-------- Stored records --------
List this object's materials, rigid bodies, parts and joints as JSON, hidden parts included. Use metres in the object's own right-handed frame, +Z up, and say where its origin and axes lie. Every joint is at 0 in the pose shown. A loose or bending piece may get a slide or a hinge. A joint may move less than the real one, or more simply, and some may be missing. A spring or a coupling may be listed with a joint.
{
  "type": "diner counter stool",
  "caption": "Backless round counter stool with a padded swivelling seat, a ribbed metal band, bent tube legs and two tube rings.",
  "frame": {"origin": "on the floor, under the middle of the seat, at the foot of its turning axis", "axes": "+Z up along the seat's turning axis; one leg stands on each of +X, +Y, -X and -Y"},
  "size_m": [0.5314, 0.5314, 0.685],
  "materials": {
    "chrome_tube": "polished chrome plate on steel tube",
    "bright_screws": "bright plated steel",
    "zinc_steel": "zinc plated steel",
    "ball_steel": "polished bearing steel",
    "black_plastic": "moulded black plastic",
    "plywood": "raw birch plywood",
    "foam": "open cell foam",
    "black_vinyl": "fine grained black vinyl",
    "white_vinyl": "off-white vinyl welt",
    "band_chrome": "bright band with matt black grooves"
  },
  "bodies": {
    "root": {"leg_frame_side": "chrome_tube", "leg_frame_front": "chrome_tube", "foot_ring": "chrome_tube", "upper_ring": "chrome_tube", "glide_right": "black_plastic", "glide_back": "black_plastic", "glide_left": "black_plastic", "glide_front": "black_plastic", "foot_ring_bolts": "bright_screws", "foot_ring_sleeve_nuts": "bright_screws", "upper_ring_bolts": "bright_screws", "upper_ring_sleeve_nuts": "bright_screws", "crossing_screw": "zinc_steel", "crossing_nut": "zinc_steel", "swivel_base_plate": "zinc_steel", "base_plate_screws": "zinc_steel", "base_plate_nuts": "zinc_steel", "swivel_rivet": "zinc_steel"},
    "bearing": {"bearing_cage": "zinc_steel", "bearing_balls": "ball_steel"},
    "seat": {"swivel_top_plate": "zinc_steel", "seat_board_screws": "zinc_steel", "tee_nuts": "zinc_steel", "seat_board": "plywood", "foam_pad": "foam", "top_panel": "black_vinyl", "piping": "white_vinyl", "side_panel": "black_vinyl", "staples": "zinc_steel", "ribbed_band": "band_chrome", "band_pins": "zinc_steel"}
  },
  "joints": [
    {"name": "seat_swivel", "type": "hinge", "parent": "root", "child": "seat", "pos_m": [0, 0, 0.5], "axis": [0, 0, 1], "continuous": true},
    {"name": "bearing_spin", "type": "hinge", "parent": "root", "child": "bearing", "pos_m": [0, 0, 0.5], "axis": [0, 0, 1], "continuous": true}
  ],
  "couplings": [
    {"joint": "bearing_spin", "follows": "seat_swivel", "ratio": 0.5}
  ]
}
--------
-------- Stored records --------
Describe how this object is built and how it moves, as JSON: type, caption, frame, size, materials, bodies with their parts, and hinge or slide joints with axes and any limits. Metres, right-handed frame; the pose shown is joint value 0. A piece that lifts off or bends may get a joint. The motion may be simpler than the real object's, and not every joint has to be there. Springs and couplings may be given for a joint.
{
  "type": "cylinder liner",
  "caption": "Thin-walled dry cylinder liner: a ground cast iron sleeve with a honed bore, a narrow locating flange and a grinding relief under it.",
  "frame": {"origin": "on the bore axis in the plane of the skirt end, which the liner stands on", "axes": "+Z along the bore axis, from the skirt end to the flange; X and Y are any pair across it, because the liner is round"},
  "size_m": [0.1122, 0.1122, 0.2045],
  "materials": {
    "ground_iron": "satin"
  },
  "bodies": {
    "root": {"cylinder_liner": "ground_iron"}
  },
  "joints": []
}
--------
**To do:**
Take every line that includes the string "type" and copy it.

**Task output:**
  "type": "diner counter stool",
    {"name": "seat_swivel", "type": "hinge", "parent": "root", "child": "seat", "pos_m": [0, 0, 0.5], "axis": [0, 0, 1], "continuous": true},
    {"name": "bearing_spin", "type": "hinge", "parent": "root", "child": "bearing", "pos_m": [0, 0, 0.5], "axis": [0, 0, 1], "continuous": true}
Describe how this object is built and how it moves, as JSON: type, caption, frame, size, materials, bodies with their parts, and hinge or slide joints with axes and any limits. Metres, right-handed frame; the pose shown is joint value 0. A piece that lifts off or bends may get a joint. The motion may be simpler than the real object's, and not every joint has to be there. Springs and couplings may be given for a joint.
  "type": "cylinder liner",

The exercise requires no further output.